Прерванная жизнь - страница 11



Но посмотрите на все это его глазами. На дворе 1967 год, он – состоявшийся профессионал, жизнь его размеренно протекает в пригороде в окружении подстриженных кустов и лужаек, но даже за этим фасадом невозможно укрыться от влияния мира, населенного хамоватой, плывущей по течению, вечно обдолбанной молодежью. Только такие люди, как он, никогда не скажут «влияния», для них это серьезная угроза. Поди разберись, что у этих подростков на уме. И тут к нему в кабинет заходит молодая девица в юбке размером с носовой платок, с прыщами на лице, отвечает односложно. Наркоманка, ясное дело. Он перечитывает имя, наспех записанное в блокноте. А не знаю ли я, случаем, ее родителей? Кажется, я с ними познакомился на одном мероприятии в Гарварде пару лет назад. Или то был Массачусетский технологический институт? Сапоги у нее сношенные, только пальто в неплохом состоянии. Мир жесток, думает он (прям как Лиза). Будучи человеком сознательным, он не может просто взять и бросить ее обратно в асоциальную пучину, которая то и дело выносит всяких отщепенцев к порогу его кабинета. Для него это была превентивная мера.

Или я слишком добра к нему? Несколько лет назад я прочитала, что бывшая пациентка обвинила его в сексуальных домогательствах. Но в то время такое часто случалось – обвинять врачей стало модно. Возможно, он не выспался и ему ничего другого в голову не пришло? Но скорее всего, он упрятал меня в психушку просто-напросто для того, чтобы прикрыть собственный зад.

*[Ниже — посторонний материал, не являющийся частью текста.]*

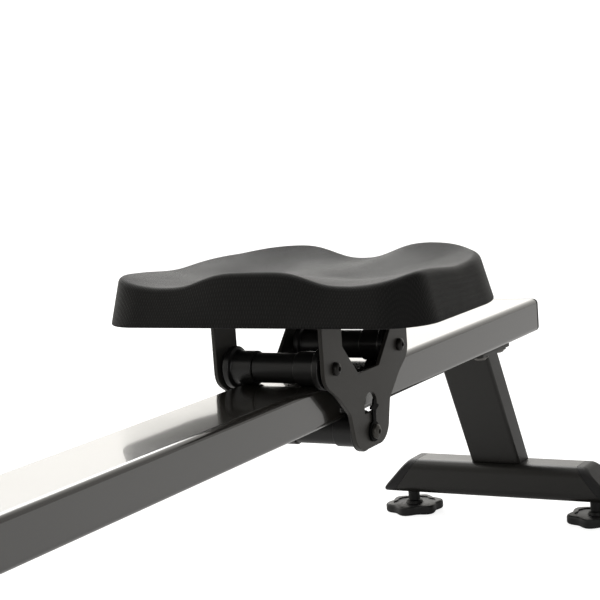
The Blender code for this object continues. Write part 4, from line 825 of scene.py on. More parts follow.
def makeTab():
    # A ring round the lower bolt, a neck, and a star whose radius swings between its points
    # and its waists: r = 4 mm + 4 mm ((1 + cos 4t) / 2)^1.6.
    settings = {"ring": 0.0098, "neck": 0.0030, "lift": 0.0330, "aside": 0.0030, "thick": 0.0020}
    x, z = axles["lower"]
    starX, starZ = x + settings["aside"], railTop - settings["lift"]
    turn = np.linspace(0, 2 * math.pi, 120, endpoint=False)
    reach = 0.0040 + 0.0040 * (0.5 + 0.5 * np.cos(4 * turn)) ** 1.6
    star = np.c_[starX + reach * np.cos(turn), starZ + reach * np.sin(turn)]
    near = -plateFace - clearance
    far = near - settings["thick"]
    ringPart = plateMesh("ring", [ringLoop(settings["ring"], 48, (x, z)),
                                  ringLoop(carriage["bore"], 32, (x, z))], "y", far, near, 0.0003)
    starPart = plateMesh("star", [star], "y", far - 0.0001, near, 0.0003)
    neck = blockSheet((x + 0.0015 - settings["neck"], x + 0.0015 + settings["neck"]),
                      (far + 0.0001, near - 0.0001), (z + 0.0070, starZ), 0.0003, "y", 0.0005)
    mesh = merged("rollerTab", [ringPart, starPart, meshOf("neck", [neck])])
    show("rollerTab", mesh, materials["tabPaint"], "carriage", ["roller_tab"])


for side, sign in (("left", 1), ("right", -1)):
    makeCarriagePlate(side, sign)
for end in axles:
    makeWheels(end)
    makeAxle(end)
makeTab()
print("carriage made")


# Rear leg, stabiliser and levelling knobs

def tubeLeg(topX, topZ, footX, footZ, width, depth, wall, corner):
    # A leaning tube cut level: section depth / sin(lean) long, shifted along x with height.
    lean = math.atan2(topZ - footZ, abs(footX - topX))
    outer = boxLoop(depth, width, corner, 6)
    inner = boxLoop(depth - 2 * wall, width - 2 * wall, corner - wall * 0.8, 6)
    stretch = np.array([1 / math.sin(lean), 1])

    def ringAt(loop, share):
        x = topX + (footX - topX) * share
        z = topZ + (footZ - topZ) * share
        return placed(loop * stretch + np.array([x, 0]), z, "z")

    rows = [ringAt(outer, s) for s in np.linspace(0, 1, 7)] + [ringAt(inner, 1), ringAt(inner, 0)]
    return sheetOf(np.stack(rows), True, True)


stabiliser = {"depth": 0.052, "height": 0.043, "bottom": 0.027, "corner": 0.013, "wall": 0.002,
              "cut": 0.033, "capTop": 0.0115, "capTip": 0.019}
stabiliserTop = stabiliser["bottom"] + stabiliser["height"]


def crossTube(x, seam):
    # The section along y, both ends slanted: y end = seam + cut (top - z) / height.
    middle = (x, stabiliser["bottom"] + stabiliser["height"] / 2)
    wall = stabiliser["wall"]
    outer = boxLoop(stabiliser["depth"], stabiliser["height"], stabiliser["corner"], 10, middle)
    inner = boxLoop(stabiliser["depth"] - 2 * wall, stabiliser["height"] - 2 * wall,
                    stabiliser["corner"] - wall, 10, middle)
    rate = stabiliser["cut"] / stabiliser["height"]

    def ringAt(loop, sign, push=0.0):
        return placed(loop, sign * (seam + rate * (stabiliserTop - loop[:, 1]) - push), "y")

    rows = [ringAt(outer, -1), ringAt(outer, 1), ringAt(inner, 1), ringAt(inner, -1)]
    return sheetOf(np.stack(rows), True, True)


def crossCap(x, seam, sign):
    # Rings from the seam outwards, the last ones drawn in along a quarter round. The tip is cut
    # back smoothly, y = min(y, tip) with a soft corner, so that it ends blunt.
    middle = (x, stabiliser["bottom"] + stabiliser["height"] / 2)
    near = stabiliser["cut"] / stabiliser["height"]
    far = (stabiliser["cut"] + stabiliser["capTip"] - stabiliser["capTop"]) / stabiliser["height"]
    blunt, edge = 0.0075, 0.0040
    tip = seam + stabiliser["cut"] + stabiliser["capTip"]
    rows = []
    for turn in np.r_[-1, np.linspace(0, math.pi / 2, 7)]:
        inset = edge * (1 - math.cos(max(turn, 0)))
        loop = boxLoop(stabiliser["depth"] - 2 * inset, stabiliser["height"] - 2 * inset,
                       stabiliser["corner"] - inset, 10, middle)
        below = stabiliserTop - loop[:, 1]
        if turn < 0:
            y = seam + 0.0004 + near * below
        else:
            y = seam + stabiliser["capTop"] + far * below
            over = np.maximum(0, y - (tip - blunt)) / blunt
            y = y - blunt * 0.45 * over**2 - edge * (1 - math.sin(turn))
        rows.append(placed(loop, sign * y, "y"))
    return ringed(rows)


def levellerSheets(x, y, node):
    # Six soft lobes: r = R - lobe (1 - cos 6t), drawn in at the top and bottom edges.
    settings = {"radius": 0.036, "lobe": 0.0028, "height": 0.011, "edge": 0.0028, "stem": 0.00725}
    angle = np.linspace(0, 2 * math.pi, 144, endpoint=False)
    reach = settings["radius"] - settings["lobe"] * (1 - np.cos(6 * angle))
    rows = []
    edge = settings["edge"]

    def ringAt(radius, z):
        return np.stack([x + radius * np.cos(angle), y + radius * np.sin(angle),
                         z + 0 * angle], -1)

    rows.append(ringAt(0 * reach, 0.0))
    for turn in np.linspace(0, math.pi / 2, 6):
        rows.append(ringAt(reach - edge * (1 - math.sin(turn)), edge * (1 - math.cos(turn))))
    top = settings["height"]
    for turn in np.linspace(0, math.pi / 2, 6):
        rows.append(ringAt(reach - edge * (1 - math.cos(turn)), top - edge * (1 - math.sin(turn))))
    hollow = np.minimum(reach - 0.007, 0.0265)
    rows.append(ringAt(hollow, top))
    rows.append(ringAt(hollow - 0.0008, top - 0.0016))
    rows.append(ringAt(0 * reach + 0.0115, top - 0.0016))
    high = spanOf(node)[1][2]
    stemTop = stabiliser["bottom"] - clearance
    body = sheetOf(np.stack(rows), False, True, False, True)
    stem = turnedSheet(filleted([
        (0, top - 0.002, 0), (0.0112, top - 0.002, 0.0005), (0.0095, top + 0.0018, 0.0012),
        (settings["stem"], top + 0.0030, 0.0010), (settings["stem"], stemTop, 0.0006),
        (0.0048, stemTop, 0.0001), (0.0048, high - 0.0008, 0.0005), (0, high, 0),
    ], 4, closed=False), (x, y, 0), "z", 48)
    return [body, stem]


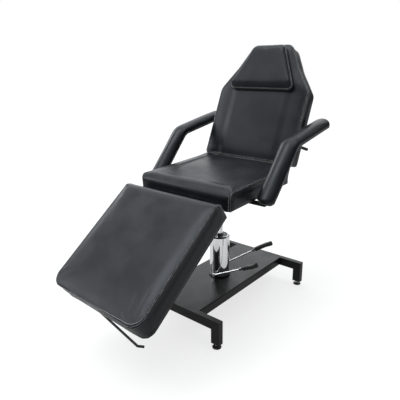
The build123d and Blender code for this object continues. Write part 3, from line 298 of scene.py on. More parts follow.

Мою точку зрения объяснить сложнее. Я все сделала сама. Сама вошла в его кабинет, сама села в такси, сама поднялась по каменным ступеням и зашла в корпус, где располагалась администрация клиники МакЛин, после чего прождала, если не ошибаюсь, минут пятнадцать, прежде чем подписать документ, который лишил меня свободы.

Но на ровном месте такое не происходит.

Во-первых, у меня было плохо с восприятием узоров. Восточные ковры, кафельная плитка, занавески… Но самое страшное – это полы в супермаркетах, похожие на бесконечную шахматную доску. Они обладали каким-то гипнотическим эффектом. Разглядывая узоры, я видела, что за ними скрыто. Я понимаю, как это звучит, но галлюцинаций у меня на самом деле не было. Я прекрасно знала, что передо мной пол или занавеска. Но узоры таили в себе обескураживающее количество образов и картинок. Я могла в них увидеть что угодно: лес, стаю птиц, групповую фотографию из второго класса. Ну то есть условный ковер оставался ковром, но это не отменяло моих «видений», и они меня изматывали. Жить с этим становилось все тяжелее.

Да и с восприятием других людей дела у меня обстояли не лучше. Когда я смотрела на чье-нибудь лицо, мне не всегда удавалось воспринимать его именно как лицо, а не как бессвязный набор черт. Когда начинаешь разбирать лицо на составные части, то вдруг замечаешь, насколько оно вообще странное: мягкое, неровное, с кучей всяких отверстий, причем некоторые из них мокрые. Это было полной противоположностью моей проблемы с узорами. В узорах я видела слишком много смыслов, лица же не обладали для меня вообще никаким смыслом.

Но не стоит думать, будто я просто сошла с ума, что я провалилась в кроличью нору и кубарем покатилась в Страну чудес. Я, на свою беду (или счастье), всегда прекрасно понимала разницу между реальностью и моим восприятием реальности. Я никогда не верила своим «видениям». Более того, я даже понимала причины происходящего.